EXERCISE GOAL: Write out exactly the lines below that run from the one containing "Write the OpenSCAD" through the one containing "rail_w = 0.7; // [0.5:0.05:0.9]", both included, with no other lines.

(3D code data)
begin
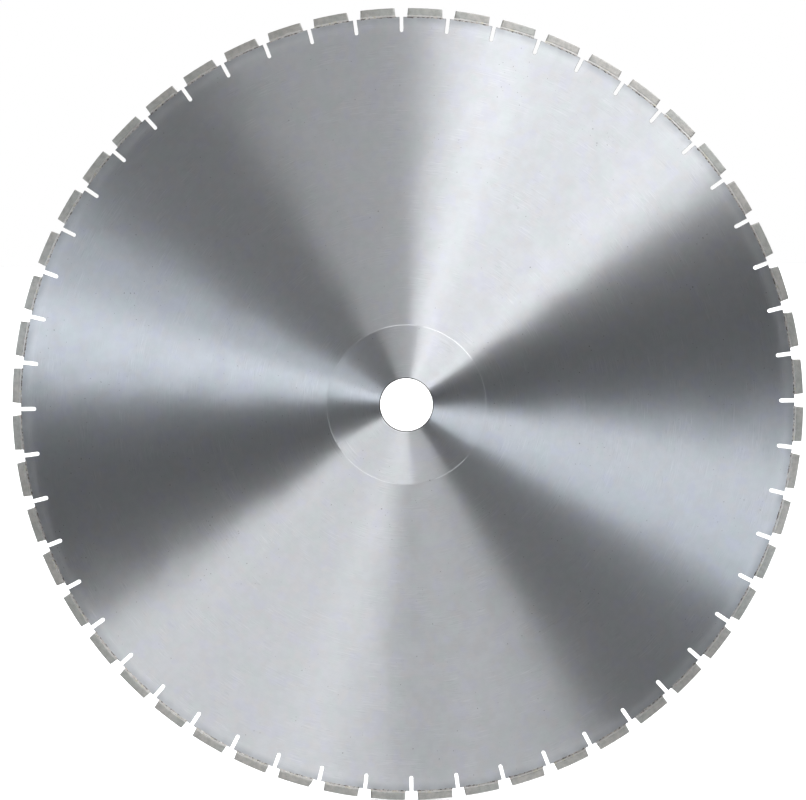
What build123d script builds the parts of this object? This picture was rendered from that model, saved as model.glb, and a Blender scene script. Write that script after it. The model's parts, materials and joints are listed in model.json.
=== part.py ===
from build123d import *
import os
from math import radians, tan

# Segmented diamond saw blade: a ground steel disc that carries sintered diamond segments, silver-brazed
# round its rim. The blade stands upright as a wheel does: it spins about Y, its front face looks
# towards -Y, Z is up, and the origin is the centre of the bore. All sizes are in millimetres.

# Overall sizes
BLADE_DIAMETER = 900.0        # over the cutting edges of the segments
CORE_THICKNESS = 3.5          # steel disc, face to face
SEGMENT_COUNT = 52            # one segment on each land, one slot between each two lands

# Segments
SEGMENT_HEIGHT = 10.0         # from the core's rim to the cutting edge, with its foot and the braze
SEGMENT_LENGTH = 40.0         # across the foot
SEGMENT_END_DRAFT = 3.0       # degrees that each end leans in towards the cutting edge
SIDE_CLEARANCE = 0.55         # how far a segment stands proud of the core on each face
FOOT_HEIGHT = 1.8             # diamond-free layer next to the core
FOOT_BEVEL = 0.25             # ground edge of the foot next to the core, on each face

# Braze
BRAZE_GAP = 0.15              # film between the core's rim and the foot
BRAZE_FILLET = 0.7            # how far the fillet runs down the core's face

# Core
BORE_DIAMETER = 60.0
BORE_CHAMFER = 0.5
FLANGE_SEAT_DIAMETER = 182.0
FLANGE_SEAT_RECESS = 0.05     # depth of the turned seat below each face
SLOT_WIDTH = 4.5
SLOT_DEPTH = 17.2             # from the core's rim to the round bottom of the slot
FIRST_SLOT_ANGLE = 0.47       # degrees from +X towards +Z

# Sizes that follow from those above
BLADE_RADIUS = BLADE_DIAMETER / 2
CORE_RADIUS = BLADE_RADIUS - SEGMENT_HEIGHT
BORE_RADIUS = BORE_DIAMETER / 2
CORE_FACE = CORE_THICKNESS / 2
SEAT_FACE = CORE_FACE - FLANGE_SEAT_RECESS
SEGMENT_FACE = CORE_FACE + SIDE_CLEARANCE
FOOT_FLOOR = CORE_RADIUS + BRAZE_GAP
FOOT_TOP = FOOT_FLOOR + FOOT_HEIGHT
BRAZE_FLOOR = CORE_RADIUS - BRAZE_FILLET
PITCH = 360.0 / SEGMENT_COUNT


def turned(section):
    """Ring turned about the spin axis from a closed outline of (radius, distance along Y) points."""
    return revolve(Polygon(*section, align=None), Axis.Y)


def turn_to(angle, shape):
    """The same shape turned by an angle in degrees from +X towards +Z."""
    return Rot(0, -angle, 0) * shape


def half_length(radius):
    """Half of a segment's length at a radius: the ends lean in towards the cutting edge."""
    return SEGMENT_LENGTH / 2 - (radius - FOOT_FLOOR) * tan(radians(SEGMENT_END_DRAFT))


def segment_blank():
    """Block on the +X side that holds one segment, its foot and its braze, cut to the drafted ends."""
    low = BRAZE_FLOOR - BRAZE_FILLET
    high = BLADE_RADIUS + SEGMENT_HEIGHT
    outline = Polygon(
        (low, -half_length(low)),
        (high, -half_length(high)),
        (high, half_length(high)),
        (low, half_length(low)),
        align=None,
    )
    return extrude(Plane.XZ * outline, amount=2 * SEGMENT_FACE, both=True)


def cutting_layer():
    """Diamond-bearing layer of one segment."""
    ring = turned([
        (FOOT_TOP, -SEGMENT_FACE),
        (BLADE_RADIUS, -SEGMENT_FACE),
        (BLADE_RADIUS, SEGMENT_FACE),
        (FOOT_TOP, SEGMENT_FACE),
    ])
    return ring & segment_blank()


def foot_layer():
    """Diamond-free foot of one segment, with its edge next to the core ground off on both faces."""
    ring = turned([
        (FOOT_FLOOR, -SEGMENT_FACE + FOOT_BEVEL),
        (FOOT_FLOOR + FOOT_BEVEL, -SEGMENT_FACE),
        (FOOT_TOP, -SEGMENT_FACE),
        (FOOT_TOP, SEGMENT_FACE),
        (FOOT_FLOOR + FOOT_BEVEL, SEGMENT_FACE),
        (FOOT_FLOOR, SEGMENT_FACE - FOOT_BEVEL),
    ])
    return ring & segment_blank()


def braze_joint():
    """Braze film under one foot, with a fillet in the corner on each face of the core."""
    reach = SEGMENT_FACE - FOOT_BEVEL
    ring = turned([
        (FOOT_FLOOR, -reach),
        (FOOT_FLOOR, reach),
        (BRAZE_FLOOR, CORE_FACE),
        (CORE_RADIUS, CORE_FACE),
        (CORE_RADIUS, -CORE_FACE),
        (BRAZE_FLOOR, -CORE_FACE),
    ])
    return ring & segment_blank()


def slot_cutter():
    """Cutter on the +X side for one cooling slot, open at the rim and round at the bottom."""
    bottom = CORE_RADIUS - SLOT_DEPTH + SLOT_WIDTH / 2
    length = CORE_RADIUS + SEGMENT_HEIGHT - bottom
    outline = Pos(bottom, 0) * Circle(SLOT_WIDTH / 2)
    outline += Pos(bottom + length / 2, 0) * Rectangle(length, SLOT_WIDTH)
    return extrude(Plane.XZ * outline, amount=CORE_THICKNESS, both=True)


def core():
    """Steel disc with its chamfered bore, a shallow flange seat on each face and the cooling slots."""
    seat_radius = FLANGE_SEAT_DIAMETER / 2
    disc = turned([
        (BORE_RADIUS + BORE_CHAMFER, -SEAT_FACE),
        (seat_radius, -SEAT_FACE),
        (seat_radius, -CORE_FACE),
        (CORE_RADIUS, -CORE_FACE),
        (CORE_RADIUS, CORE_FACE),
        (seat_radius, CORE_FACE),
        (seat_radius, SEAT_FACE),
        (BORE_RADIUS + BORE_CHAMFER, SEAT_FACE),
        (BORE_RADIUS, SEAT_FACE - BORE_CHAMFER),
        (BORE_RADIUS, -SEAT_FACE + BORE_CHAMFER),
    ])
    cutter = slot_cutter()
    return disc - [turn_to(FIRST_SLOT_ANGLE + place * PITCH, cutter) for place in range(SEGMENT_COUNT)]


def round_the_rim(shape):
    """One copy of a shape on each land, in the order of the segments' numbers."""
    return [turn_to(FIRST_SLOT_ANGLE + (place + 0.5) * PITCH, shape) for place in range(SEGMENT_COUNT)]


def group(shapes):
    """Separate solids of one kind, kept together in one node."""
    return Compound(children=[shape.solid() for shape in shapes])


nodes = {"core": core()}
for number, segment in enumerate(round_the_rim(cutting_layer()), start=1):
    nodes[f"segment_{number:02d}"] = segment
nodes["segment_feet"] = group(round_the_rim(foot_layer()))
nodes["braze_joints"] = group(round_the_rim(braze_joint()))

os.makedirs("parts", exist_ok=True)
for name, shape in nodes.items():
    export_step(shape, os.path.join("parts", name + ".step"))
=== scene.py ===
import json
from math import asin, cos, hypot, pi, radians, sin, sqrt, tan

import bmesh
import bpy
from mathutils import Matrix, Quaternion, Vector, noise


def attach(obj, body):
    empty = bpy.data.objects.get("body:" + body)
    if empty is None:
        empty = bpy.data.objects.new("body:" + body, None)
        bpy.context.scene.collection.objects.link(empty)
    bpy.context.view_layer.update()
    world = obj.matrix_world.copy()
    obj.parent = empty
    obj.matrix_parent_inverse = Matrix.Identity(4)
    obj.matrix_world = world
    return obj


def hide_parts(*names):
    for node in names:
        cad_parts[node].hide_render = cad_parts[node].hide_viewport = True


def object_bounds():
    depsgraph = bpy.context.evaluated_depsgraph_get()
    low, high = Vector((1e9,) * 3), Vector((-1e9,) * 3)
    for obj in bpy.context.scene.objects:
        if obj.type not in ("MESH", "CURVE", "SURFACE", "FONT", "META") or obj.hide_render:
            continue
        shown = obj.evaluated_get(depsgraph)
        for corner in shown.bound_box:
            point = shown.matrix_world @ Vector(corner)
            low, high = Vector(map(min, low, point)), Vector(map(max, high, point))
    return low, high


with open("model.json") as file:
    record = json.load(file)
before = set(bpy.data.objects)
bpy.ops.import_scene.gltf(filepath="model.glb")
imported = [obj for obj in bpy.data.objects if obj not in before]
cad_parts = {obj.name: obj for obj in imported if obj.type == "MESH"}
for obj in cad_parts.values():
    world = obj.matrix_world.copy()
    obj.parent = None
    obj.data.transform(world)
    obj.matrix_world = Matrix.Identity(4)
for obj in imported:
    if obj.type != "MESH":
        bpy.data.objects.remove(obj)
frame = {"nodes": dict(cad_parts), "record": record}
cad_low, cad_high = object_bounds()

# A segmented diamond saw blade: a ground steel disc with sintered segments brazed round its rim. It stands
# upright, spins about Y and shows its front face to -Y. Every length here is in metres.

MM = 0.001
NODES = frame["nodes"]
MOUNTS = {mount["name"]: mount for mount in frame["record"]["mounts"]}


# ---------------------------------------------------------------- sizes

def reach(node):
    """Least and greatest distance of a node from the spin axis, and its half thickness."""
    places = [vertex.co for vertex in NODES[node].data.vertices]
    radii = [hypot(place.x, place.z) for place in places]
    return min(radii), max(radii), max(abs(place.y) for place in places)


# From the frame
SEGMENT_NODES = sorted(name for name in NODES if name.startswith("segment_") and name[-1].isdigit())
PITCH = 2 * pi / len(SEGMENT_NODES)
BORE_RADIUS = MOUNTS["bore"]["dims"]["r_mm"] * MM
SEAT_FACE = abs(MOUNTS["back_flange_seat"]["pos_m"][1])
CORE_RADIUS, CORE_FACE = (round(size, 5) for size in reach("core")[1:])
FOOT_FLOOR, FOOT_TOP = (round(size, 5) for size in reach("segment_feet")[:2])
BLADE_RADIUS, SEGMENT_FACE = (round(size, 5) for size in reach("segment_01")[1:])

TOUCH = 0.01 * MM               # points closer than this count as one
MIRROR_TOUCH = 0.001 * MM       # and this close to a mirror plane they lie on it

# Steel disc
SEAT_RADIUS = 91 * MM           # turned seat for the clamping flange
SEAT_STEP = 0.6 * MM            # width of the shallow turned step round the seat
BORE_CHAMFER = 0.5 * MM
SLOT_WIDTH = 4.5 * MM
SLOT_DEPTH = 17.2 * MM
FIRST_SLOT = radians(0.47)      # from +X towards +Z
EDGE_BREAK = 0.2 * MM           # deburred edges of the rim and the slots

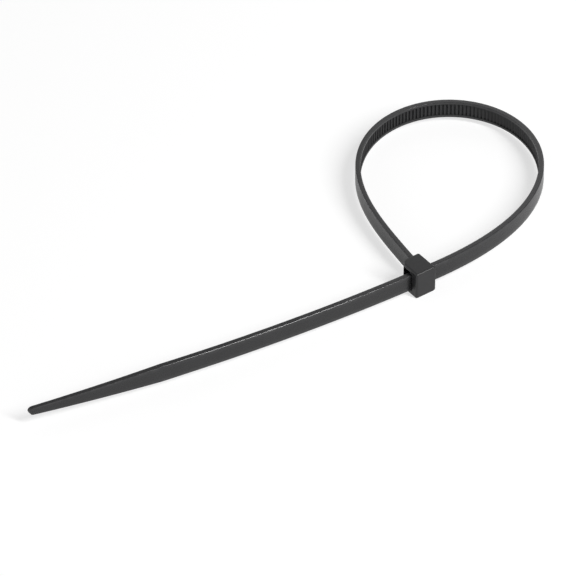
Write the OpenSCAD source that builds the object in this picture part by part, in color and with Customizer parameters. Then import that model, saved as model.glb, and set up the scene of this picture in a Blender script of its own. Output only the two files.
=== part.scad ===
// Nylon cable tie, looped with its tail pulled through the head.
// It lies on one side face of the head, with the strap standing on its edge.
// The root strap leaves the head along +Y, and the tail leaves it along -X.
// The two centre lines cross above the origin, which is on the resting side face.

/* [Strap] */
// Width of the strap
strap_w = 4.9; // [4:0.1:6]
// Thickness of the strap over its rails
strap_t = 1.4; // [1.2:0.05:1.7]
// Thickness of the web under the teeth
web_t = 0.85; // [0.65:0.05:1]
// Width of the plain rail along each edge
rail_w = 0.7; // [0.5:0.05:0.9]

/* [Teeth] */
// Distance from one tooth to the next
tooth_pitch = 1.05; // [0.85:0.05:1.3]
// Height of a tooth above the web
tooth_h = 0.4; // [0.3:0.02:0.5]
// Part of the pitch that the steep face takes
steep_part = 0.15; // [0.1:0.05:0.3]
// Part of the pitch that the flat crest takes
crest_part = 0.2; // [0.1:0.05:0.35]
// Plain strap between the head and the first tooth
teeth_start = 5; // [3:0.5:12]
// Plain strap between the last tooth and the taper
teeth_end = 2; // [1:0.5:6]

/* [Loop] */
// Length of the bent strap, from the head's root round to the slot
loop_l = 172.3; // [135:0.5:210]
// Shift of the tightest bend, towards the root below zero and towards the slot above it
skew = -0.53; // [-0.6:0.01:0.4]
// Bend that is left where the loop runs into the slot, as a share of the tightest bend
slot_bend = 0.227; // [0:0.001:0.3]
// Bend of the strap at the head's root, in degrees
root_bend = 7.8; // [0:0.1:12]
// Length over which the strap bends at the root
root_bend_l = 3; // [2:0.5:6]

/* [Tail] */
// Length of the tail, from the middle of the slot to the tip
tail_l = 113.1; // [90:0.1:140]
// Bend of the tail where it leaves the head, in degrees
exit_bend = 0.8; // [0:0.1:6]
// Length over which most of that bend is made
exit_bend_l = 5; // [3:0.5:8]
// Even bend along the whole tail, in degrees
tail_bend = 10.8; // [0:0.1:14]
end
ANSWER TO THIS EXERCISE:
Write the OpenSCAD source that builds the object in this picture part by part, in color and with Customizer parameters. Then import that model, saved as model.glb, and set up the scene of this picture in a Blender script of its own. Output only the two files.
=== part.scad ===
// Nylon cable tie, looped with its tail pulled through the head.
// It lies on one side face of the head, with the strap standing on its edge.
// The root strap leaves the head along +Y, and the tail leaves it along -X.
// The two centre lines cross above the origin, which is on the resting side face.

/* [Strap] */
// Width of the strap
strap_w = 4.9; // [4:0.1:6]
// Thickness of the strap over its rails
strap_t = 1.4; // [1.2:0.05:1.7]
// Thickness of the web under the teeth
web_t = 0.85; // [0.65:0.05:1]
// Width of the plain rail along each edge
rail_w = 0.7; // [0.5:0.05:0.9]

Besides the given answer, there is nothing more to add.